(THE EXERCISE)
Among the lines below, keep only those from the one containing "add_panels(red_card, orange_tissue)" through the one containing "before = set(bpy.data.objects)", and reproduce them exactly.
— Start —
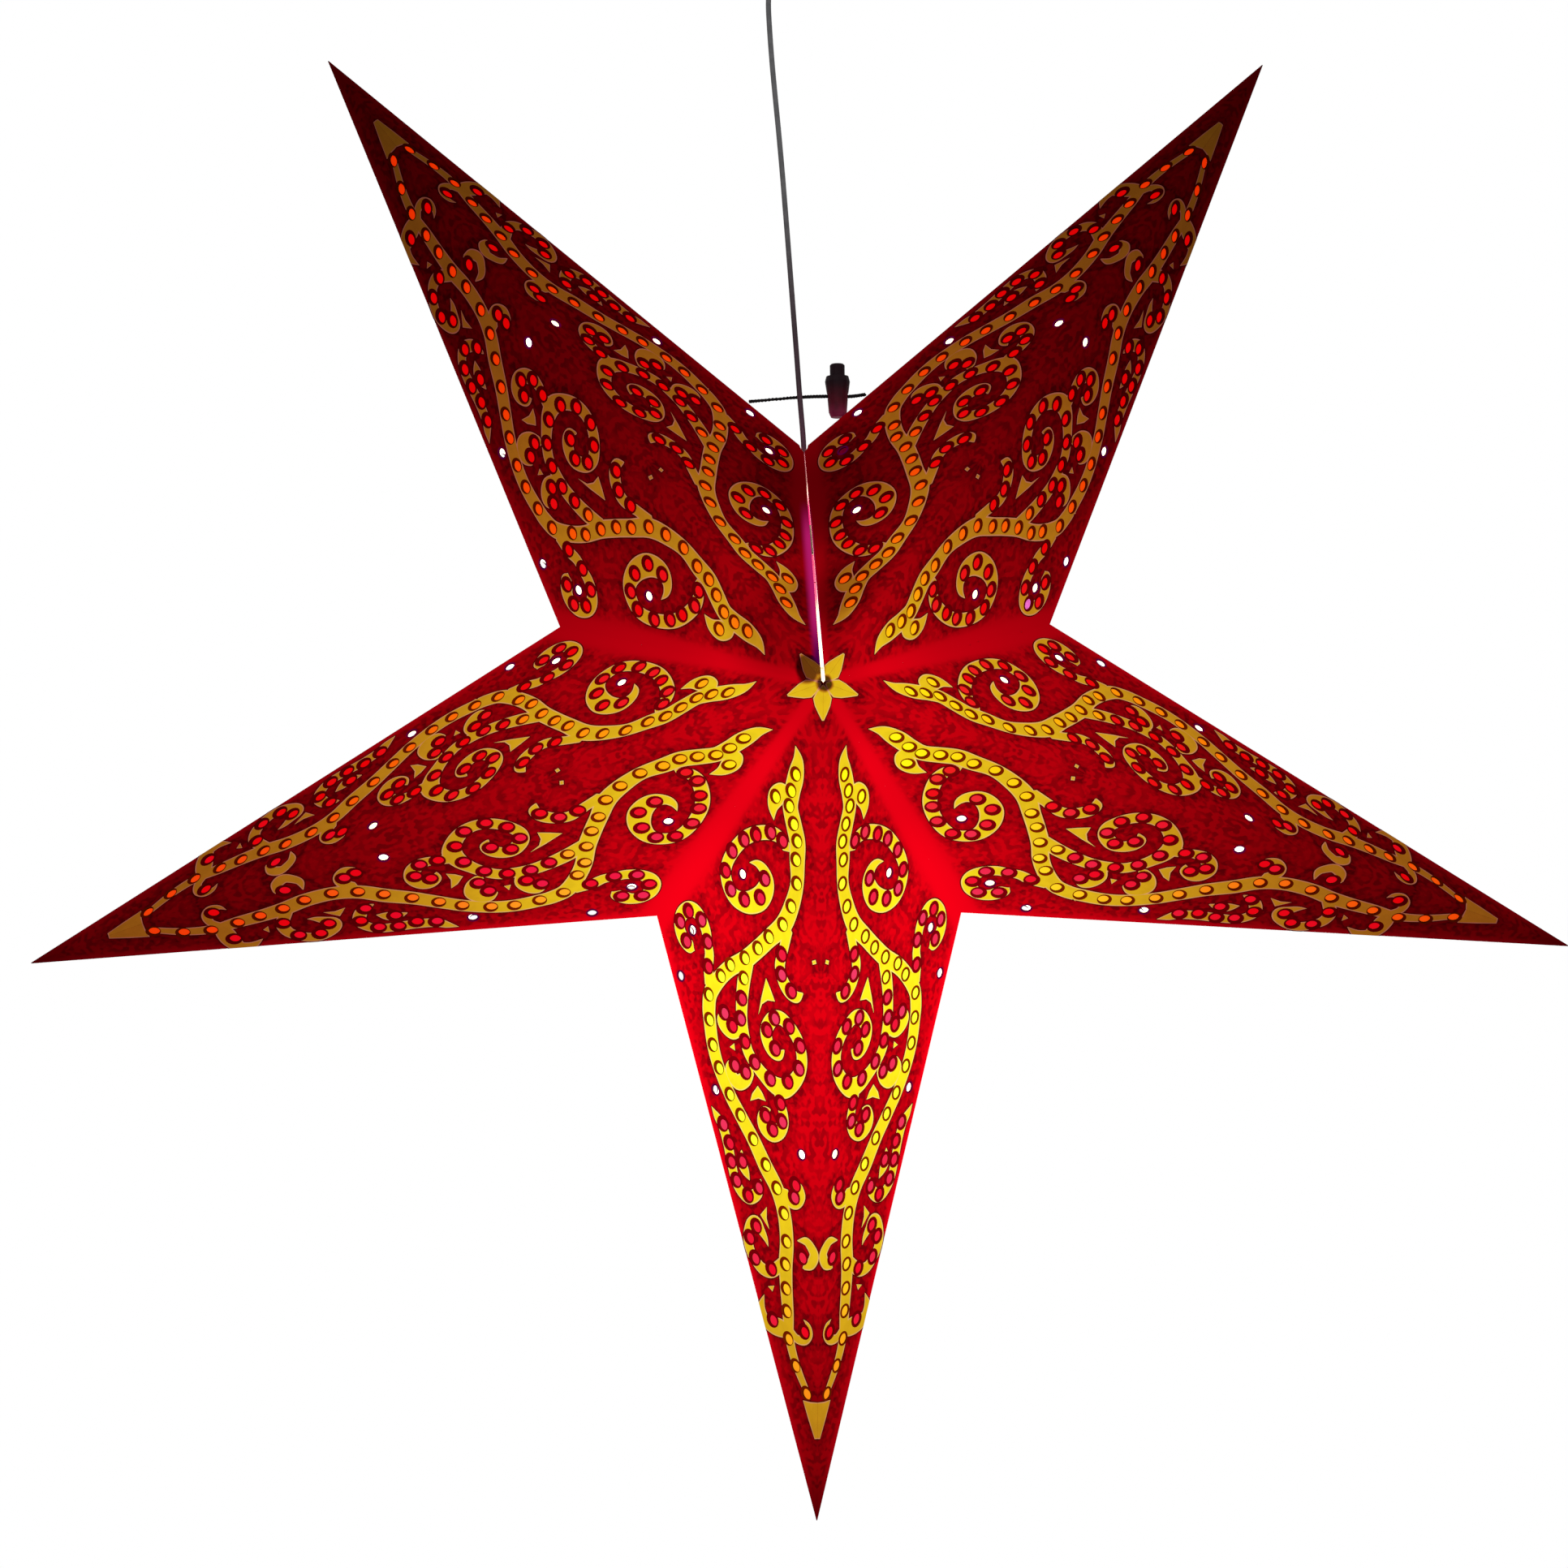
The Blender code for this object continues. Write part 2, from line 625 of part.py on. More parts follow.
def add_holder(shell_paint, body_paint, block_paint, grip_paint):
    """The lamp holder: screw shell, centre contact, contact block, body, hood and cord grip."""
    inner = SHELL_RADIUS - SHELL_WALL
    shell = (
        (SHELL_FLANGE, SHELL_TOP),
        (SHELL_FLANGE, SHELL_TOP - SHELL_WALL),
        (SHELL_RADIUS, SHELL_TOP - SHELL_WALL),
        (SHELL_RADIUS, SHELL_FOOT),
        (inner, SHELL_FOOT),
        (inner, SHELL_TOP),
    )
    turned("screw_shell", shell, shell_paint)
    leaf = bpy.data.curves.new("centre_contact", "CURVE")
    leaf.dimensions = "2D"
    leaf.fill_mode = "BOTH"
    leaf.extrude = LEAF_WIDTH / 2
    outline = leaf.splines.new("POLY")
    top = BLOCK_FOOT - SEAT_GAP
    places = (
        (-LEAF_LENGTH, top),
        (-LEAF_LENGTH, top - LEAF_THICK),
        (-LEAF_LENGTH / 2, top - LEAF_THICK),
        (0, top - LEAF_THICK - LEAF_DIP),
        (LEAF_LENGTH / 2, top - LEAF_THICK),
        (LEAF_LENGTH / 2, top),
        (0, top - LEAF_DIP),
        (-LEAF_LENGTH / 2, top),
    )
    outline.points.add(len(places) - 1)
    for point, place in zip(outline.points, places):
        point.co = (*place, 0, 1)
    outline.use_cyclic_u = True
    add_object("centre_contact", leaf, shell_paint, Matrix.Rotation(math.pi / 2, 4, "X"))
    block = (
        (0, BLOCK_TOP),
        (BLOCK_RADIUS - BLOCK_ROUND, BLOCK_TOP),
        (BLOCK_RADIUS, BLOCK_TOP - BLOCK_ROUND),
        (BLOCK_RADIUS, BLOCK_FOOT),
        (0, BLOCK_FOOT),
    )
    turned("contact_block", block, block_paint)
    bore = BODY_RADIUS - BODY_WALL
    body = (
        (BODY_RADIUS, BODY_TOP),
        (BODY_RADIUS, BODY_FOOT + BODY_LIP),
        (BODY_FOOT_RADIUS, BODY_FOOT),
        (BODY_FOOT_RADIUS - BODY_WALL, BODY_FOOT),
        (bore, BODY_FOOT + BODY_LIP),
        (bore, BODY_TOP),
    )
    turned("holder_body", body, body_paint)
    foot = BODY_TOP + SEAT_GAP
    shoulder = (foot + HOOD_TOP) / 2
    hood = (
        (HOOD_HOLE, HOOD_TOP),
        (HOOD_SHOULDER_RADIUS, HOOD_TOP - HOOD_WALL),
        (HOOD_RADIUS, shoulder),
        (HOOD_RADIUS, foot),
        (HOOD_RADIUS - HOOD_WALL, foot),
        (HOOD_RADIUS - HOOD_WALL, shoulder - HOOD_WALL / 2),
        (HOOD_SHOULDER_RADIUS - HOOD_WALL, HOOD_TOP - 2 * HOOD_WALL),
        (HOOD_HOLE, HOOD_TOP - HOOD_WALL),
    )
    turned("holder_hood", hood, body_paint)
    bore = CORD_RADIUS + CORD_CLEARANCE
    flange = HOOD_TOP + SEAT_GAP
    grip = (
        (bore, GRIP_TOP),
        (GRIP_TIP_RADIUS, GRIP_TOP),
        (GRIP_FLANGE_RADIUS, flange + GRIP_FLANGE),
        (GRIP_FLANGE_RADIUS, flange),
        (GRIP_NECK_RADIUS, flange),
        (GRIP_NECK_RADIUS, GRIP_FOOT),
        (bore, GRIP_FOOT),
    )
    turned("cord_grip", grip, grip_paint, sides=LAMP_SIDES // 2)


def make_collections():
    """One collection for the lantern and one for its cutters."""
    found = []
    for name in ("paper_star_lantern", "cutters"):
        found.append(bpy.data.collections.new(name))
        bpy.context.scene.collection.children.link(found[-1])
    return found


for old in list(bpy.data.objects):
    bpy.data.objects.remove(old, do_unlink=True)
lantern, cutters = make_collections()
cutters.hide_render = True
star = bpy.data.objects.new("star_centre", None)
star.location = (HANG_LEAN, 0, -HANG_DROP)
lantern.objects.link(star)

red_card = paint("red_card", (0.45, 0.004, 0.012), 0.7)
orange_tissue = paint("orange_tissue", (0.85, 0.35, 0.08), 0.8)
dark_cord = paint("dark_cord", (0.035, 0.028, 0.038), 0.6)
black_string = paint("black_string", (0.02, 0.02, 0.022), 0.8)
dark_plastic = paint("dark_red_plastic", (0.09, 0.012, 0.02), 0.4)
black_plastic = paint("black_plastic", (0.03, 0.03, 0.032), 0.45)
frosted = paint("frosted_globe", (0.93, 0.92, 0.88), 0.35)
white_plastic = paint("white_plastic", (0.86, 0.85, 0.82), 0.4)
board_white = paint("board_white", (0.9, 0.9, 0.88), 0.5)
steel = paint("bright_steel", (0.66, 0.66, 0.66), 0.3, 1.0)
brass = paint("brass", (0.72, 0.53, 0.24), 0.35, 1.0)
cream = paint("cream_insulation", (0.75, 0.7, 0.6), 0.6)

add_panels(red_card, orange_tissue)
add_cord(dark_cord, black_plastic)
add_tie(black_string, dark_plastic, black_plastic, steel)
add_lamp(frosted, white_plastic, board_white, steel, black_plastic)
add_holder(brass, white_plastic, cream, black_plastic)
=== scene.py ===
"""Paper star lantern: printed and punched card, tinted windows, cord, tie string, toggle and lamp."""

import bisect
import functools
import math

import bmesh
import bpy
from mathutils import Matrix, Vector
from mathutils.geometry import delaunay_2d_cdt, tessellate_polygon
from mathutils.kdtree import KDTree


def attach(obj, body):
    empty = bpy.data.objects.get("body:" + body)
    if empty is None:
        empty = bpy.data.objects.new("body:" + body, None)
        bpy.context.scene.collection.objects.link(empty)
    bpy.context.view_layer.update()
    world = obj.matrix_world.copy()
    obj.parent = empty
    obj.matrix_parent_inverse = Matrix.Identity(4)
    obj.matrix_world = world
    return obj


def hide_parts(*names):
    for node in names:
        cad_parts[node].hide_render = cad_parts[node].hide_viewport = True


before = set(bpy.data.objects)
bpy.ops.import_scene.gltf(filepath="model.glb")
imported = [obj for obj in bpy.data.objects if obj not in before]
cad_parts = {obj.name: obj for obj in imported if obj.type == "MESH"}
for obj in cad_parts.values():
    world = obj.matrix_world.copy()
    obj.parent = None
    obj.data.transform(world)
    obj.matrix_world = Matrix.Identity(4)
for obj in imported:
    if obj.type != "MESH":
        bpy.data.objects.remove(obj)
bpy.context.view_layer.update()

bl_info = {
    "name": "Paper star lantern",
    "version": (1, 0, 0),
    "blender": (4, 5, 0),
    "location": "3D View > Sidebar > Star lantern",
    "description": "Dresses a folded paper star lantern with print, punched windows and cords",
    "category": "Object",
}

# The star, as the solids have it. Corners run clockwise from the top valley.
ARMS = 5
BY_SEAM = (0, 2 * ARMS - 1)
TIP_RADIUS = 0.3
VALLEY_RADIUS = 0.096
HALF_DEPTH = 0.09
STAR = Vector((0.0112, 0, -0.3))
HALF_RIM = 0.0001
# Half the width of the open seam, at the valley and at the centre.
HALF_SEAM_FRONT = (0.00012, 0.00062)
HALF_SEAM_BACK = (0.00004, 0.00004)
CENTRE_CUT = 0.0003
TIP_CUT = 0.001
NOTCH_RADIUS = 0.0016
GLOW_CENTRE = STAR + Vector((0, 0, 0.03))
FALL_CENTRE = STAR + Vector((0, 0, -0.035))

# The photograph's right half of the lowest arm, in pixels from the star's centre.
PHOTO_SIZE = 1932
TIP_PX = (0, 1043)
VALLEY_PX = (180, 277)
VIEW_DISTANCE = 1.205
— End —
— Start —
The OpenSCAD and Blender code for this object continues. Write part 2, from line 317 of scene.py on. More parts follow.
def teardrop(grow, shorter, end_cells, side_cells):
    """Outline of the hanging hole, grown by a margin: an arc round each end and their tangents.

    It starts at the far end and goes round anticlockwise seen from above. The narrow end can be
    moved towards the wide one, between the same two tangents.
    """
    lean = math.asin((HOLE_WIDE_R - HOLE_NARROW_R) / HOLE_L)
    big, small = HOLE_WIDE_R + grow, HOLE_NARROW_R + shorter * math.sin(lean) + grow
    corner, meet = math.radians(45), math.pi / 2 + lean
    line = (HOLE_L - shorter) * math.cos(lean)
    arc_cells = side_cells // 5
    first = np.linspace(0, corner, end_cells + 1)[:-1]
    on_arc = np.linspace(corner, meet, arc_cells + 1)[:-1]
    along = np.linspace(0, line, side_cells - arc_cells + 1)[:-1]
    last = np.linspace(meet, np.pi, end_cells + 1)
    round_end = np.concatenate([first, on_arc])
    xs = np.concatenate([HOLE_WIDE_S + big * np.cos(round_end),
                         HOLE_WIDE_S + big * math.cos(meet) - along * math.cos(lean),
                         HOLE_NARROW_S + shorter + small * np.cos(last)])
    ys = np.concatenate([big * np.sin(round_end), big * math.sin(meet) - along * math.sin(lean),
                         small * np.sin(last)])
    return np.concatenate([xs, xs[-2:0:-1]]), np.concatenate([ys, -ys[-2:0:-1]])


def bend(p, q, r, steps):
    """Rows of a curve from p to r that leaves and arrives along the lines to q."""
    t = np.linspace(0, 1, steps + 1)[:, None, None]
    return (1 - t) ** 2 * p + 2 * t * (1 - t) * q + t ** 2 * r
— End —
(RESULT OF THE EXERCISE)
add_panels(red_card, orange_tissue)
add_cord(dark_cord, black_plastic)
add_tie(black_string, dark_plastic, black_plastic, steel)
add_lamp(frosted, white_plastic, board_white, steel, black_plastic)
add_holder(brass, white_plastic, cream, black_plastic)
=== scene.py ===
"""Paper star lantern: printed and punched card, tinted windows, cord, tie string, toggle and lamp."""

import bisect
import functools
import math

import bmesh
import bpy
from mathutils import Matrix, Vector
from mathutils.geometry import delaunay_2d_cdt, tessellate_polygon
from mathutils.kdtree import KDTree


def attach(obj, body):
    empty = bpy.data.objects.get("body:" + body)
    if empty is None:
        empty = bpy.data.objects.new("body:" + body, None)
        bpy.context.scene.collection.objects.link(empty)
    bpy.context.view_layer.update()
    world = obj.matrix_world.copy()
    obj.parent = empty
    obj.matrix_parent_inverse = Matrix.Identity(4)
    obj.matrix_world = world
    return obj


def hide_parts(*names):
    for node in names:
        cad_parts[node].hide_render = cad_parts[node].hide_viewport = True


before = set(bpy.data.objects)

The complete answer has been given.